I was reading Ephesians 4 this morning and this passage jumped out at me:
And He gave the apostles, the prophets, the evangelists, the pastors and teachers, to equip the saints for the work of ministry, for building up the body of Christ, until we all attain to the unity of the faith and of the knowledge of the Son of God, to mature manhood, to the measure of the stature of the fullness of Christ, so that we may no longer be children tossed to and fro by the waves and carried about by every wind of doctrine, by human cunning, by craftiness in deceitful schemes.
If you think about this passage in the context of the global church, technology is a key enabler to helping believers grow together. The printing press allowed the thoughts of many pastors, teachers, evangelists and the apostles to be collated and published for many to consume and understand, and build on, growing the body of Christ as a whole. Today too, the understanding of the word of God is being propagated by mechanisms such as podcasts, RSS and similar technologies. However we are only at the beginning of what is possible.
The goal is to unite the church so that "we all attain to the unity of the faith and of the knowledge of the Son of God". Technology, and the Internet have much more to offer through centralizing the understanding of godly pastors and teachers into a repository that allows the examination of scripture and the interrogation of thought in a collective where all the understanding of the church is stored, scrutinized and drawn upon by believers in order to build up their knowledge and understanding of Christ.
Of course this is not all. Believers must open their hearts to one another and allow each other to have a part in each others lives for accountability and growth – this too can be done with technology, but the offline world has a lot to offer that technology cannot do as well in this role at this stage. Perhaps in the future this will change, but in the meantime, we can concentrate on growing individually, and helping each other globally using technology to reach out with our understanding and the lessons we learn as we live for Christ.
If you’ve done study into the details of salvation (sometimes referred to as soteriology) you’ll know that the Synod of Dort in 1619 came up with five affirmations of Calvinism, commonly known as the “Five points of Calvinism”.
The five points can be remembered using the acrostic TULIP:
T = Total Depravity of man
U = Unconditional election
L = Limited Atonement
I = Irresistible Grace
P = Perseverance of the saints
I’ve been very strongly in the Calvinist camp since a short time after I was saved, however I’ve heard others express one point of difference between the five points and the scripture – and I share this.
Half a point difference
The one point is in the Limited Atonement. According to the Moody Handbook of theology the third point of Calvinism is as follows:
Because God determined that certain ones should be saved as a result of God’s unconditional election, He determined that Christ should die for the elect. All whom God has elected and Christ died for will be saved.
My point of difference is that the writings of Paul seem to disagree with one small point in this – that is that the death of Christ while effective only for the elect, was not only for the elect.

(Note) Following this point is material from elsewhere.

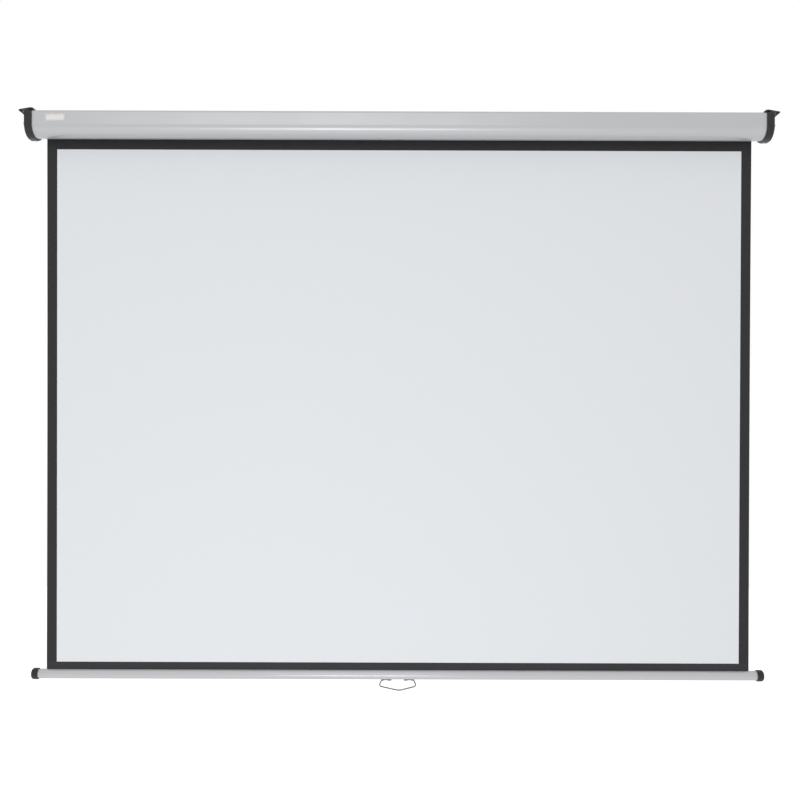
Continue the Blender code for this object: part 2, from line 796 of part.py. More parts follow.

For example lets have a look at 2 Corinthians 5:18-20:
All this is from God who through Christ reconciled us to himself and gave us the ministry of reconciliation, that is, that in Christ, God was reconciling the world to Himself, not counting their trespasses against them, and entrusting to us the message of reconciliation. Therefore we are ambassadors of Christ, God making his appeal through us. We implore you on behalf of Christ, be reconciled to God.
While I understand that Paul was writing this to believers, the key here is in the use of the word “world” – because that is what Christ was reconciling to Himself. This theme would seem to fit with classic verses such as John 3:16:
For God so loved the world that he gave His only begotten Son that whosoever believes in Him should not perish but have everlasting life.
That is that God loved the world – not just the elect, and so the death of Christ was sufficient not only for the elect, but also for those who perish.
1 John 2:2 would seem to confirm this:
He is the propitiation for our sins, and not for ours only but also for the sins of the whole world.
Propitiation means to make atonement – so this would seem to be stating clearly that Christ atoned for the sins of the world.
How this affects the Gospel
The point of this little nitpick is that this changes the gospel we preach. Today the Gospel is either badly watered down or lumbered with conditions. However, there is only one condition for salvation – believe on the Lord Jesus and you will be saved (Acts 16:31). This message of reconciliation is thus “the punishment for your sin has already been taken care of in Jesus’s death – believe in His sufficiency to appease the wrath of God on your behalf and you will be saved”.
To believe in the sufficiency of Christ means we need to believe that He is the incarnate God and as such is without sin, thus his sacrifice for sin is acceptable.
If the death of Christ was only for the elect, then the message we preach must be “believe on the Lord and that affirms that your sin was punished in His death”. This is quite a different message and raises questions in the mind of the hearer – “Was my sin really covered in Christ’s death? How do I know? If I believe, is that just me or is it because of His work?”
However if all that is required is believing in the sufficiency of Christ, we are better able to repent as we can see that that is all that is required (and by repentance I mean the sanctification that results from believing in Jesus).
So there we have it – I’m a four and a half point Calvinist – and if you didn’t know – Jesus was punished for your sin – you just need to believe in Him to be saved from the punishment of your sin – so believe and be saved!
Dom was good enough to take time to respond to this post and email me to let me know. He makes some good points in his post. And as a result I’d like to clarify what I’m saying here as I did in my comment on His blog post:
I’m certainly not a universalist, nor do I subscribe to Hypothetic Universalism. Mankind is utterly depraved, and incapable of saving himself, thus election and consequent regeneration by the Holy Spirit are necessary acts of God on an individual.
In my mind (and thus this post), I have always distinguished between atonement and justification. On reflection – this is not necessarily everyone’s understanding, and thus is misleading.
I regard atonement as being related to the value of Christ’s death (which is infinite), and regarding justification (or redemption) as the application of that atonement. This means that if God chose to do so – the death of Christ would be sufficient for the salvation of all men everywhere – however, God has chosen some – not all – to be redeemed or justified, and thus the application of Christ’s death is strictly limited to those who believe.
Perhaps I should say the following by way of clarification: Christ’s death in itself had unlimited and infinite value because He is Holy God. The intention of Christ’s death (actual satisfaction and atonement of sin for individuals) is given only to those who believe. Salvation is offered to all – the whole world, but received only by those who believe.